220502 肩書コンプレックス
『24歳の女性、フリーターで役者の卵です』
めしやまの現在の肩書である。
引越をするにあたり、物件探し中にふと浮かんだ悲しい考え。
「なんと社会的信用のない肩書だろう」
そもそも私は、他人の肩書に興味はない。
肩書や所属で個人を判断することをナンセンスだと思っているからだ。
しかし肩書は、いわば本人を護る盾であり、壁である。
肩書の構成要素として資格があるが、かつての私は資格を取るだけでは意味が無いとばかり思っていた。
「取って満足すれば、資格取得のための知識など忘れてしまうかもしれない」と危惧していたが、それは卵が先か、鶏が先か論争のようなものである。
と、24歳のめしやまは考える。
私は大学生の頃、母に口を酸っぱくして『資格をとれ』と言われていた。
母は若い頃、ジェットコースターのような人生を歩んでいた人だが、多数の資格を持っていたという。
私は、母が優秀だということを知っている。
頭の回転は速いし、真面目だし、絵心はあるし字もキレイ。
しかし、それは私が20年以上母と過ごした時間があるから知っているだけで、赤の他人からすれば母をひと目見たところでその中身を知るよしもない。

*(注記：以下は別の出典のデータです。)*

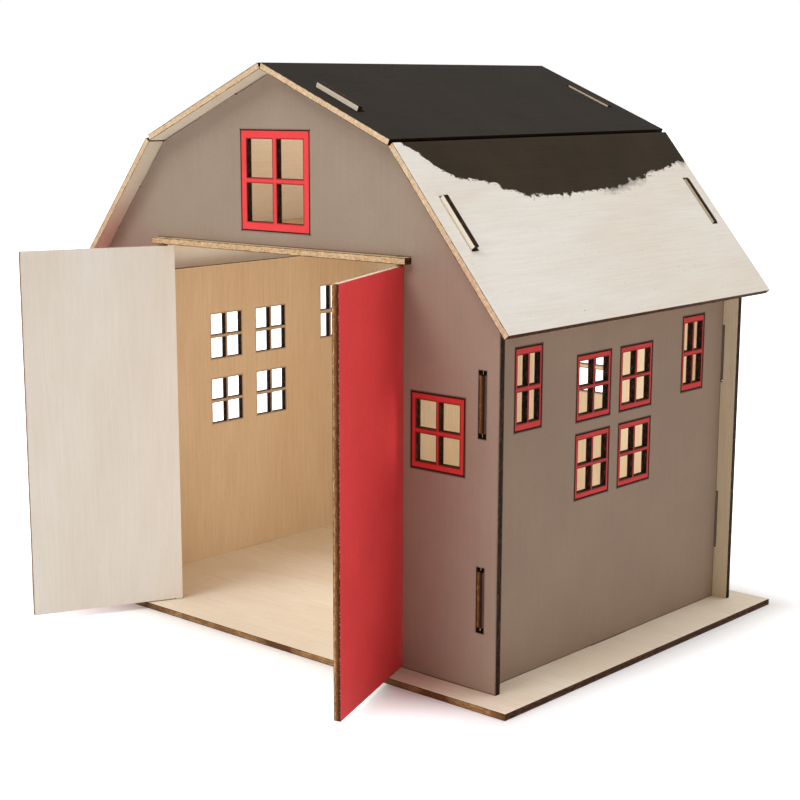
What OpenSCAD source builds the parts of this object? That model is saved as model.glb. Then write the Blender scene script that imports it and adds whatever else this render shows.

そしてそれは私にも適用されることであり、残念ながら私は母ほど優秀ではない。
行動はマイペースだし、真面目ではあるがサボりグセがあり、絵は描けないし字は汚い。
唯一母に勝てるのはIT知識くらいであるが、それもまた同世代と比べればそら豆のようなものだ。
恥ずかしながら、このことに気づいたのは私が大学を出たあとであった。
そんな私でも肩書があれば、まさに威を借る狐となるのである。
と、いうことで簿記の資格を取ろうと勉強に打ち込むこの頃である。
手始めに3級、頑張ってみようか。
受けるなら受かれという母の幻声に奮起されつつ、今日も机へ向かうのであった。